I’ve seen a couple places that I never thought I’d see
I’ve walked into harder times, I’ve walked out the other side
It seems like you end up getting what you need
Yeah, looking down from 30,000 feet
Life’s been good to me.”
Thank you Michele Alexis Photography for our lovely photos!
Dear Jennifer, You really hit the mark here. What a beautiful daughter God has given you. My son turns 37 on Monday. There have been hard times and trials along the way but we feel blessed by him daily. Members of our church are constantly relating to us ways that he has enriched their lives as well. He is a dedicated employee and avid sports fan. We have been blessed with 3 more children who love him to pieces. Their dating protocol includes acceptance of him. I know that the journey to adulthood can be scary and full of unknowns but know that God has a plan and there are more kind caring people out there than not. You will grow in ways you can’t anticipate. God Bless you all.
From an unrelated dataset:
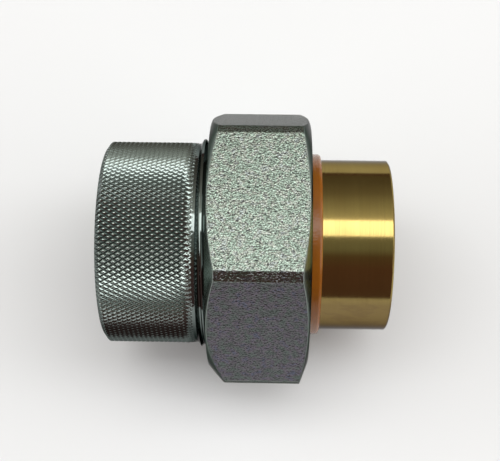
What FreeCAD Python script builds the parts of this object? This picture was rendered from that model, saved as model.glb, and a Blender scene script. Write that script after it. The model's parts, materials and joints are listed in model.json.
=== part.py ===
import FreeCAD, Part
import math
import os

import Sketcher

# Dielectric union, 3/4 inch: a threaded steel half, an insulating gasket and sleeve, a brass
# solder tailpiece and the hexagon nut that clamps them. The pipe runs along X, with the steel
# half at -X and the tailpiece at +X. The origin is on the pipe's axis at mid-length, and the
# nut lies on one flat, with its top and bottom flats square to Z. All sizes are millimetres.

DRIVING_SIZES = [
    # Steel half, from its outer end towards the gasket
    ("knurl_length", 14.25),
    ("neck_length", 0.4),
    ("union_thread_length", 8.7),
    ("knurl_diameter", 32.0),
    ("knurl_pitch", 2.1),
    ("knurl_depth", 0.3),
    ("knurl_angle", 30.0),
    ("knurl_fade_length", 0.9),
    ("steel_rim_chamfer_depth", 0.8),
    ("steel_rim_chamfer_length", 0.55),
    ("neck_step", 0.7),
    ("union_thread_run_out", 0.45),
    ("union_thread_bevel", 0.8),
    ("port_thread_minor_diameter", 23.9),
    ("port_thread_depth", 14.2),
    ("port_mouth_chamfer", 1.3),
    ("steel_waterway_diameter", 20.9),
    # Gasket
    ("gasket_thickness", 2.0),
    ("gasket_bore", 21.6),
    # Brass tailpiece
    ("tail_diameter", 27.0),
    ("flange_thickness", 2.2),
    ("solder_cup_diameter", 22.35),
    ("solder_cup_depth", 16.4),
    ("tube_stop_length", 2.3),
    ("tail_waterway_diameter", 20.2),
    ("tail_end_bevel", 0.25),
    ("cup_mouth_bevel", 0.35),
    # Insulating sleeve
    ("sleeve_wall", 0.85),
    ("sleeve_web_thickness", 1.0),
    ("sleeve_web_stand_out", 1.2),
    ("sleeve_lip_height", 1.7),
    ("sleeve_lip_bevel", 0.35),
    # Union nut
    ("nut_width", 15.4),
    ("nut_flat_wall", 3.1),
    ("nut_corner_cut", 0.92),
    ("nut_end_wall", 3.2),
    ("nut_thread_end_inset", 0.3),
    ("nut_thread_end_angle", 26.0),
    ("nut_wall_end_inset", 0.8),
    ("nut_wall_end_angle", 20.5),
    ("nut_mouth_bevel", 0.5),
    ("nut_relief_width", 1.6),
    ("nut_relief_depth", 0.35),
    # Clearances and steps between the pieces, each on the radius
    ("tail_to_sleeve_clearance", 0.05),
    ("sleeve_to_nut_clearance", 0.15),
    ("flange_inset", 0.3),
    ("union_thread_depth", 0.92),
    ("web_to_thread_clearance", 0.08),
    ("union_thread_clearance", 0.15),
]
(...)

Jennifer, thank you for sharing your and Dayna’s story. I gave birth to our sweet baby boy, Cole, on Tuesday this week. In the first few hours, we did not hear the words of concerns from medical professionals, but I knew. Or at least I feared what we would soon find out…for I used to be a nurse myself and have seen many babies with Down’s Syndrome. Even as I write this, he is being cared for in the Neonatal iCU while I’m at home. The crushing weight and pain of the news is still fresh and new, yet the fear of medical issues that will shorten his life are still a reality. I just wanted to echo your heart because I don’t want any of his or our suffering to be for naught…that whatever God ordains is right! He is worthy of our praise! Though our flesh may fail, His steadfast love endures forever, and He will not forsake the work of His hands.
God gave me a heart of thankfulness as I looked at the photos of your Dayna and read your honest words of hurt and loss in your precious post. May she always be a joy and delight that reminds you of the goodness of the Lord! And may our Savior be brought much glory by her life and your testimony of God’s goodness!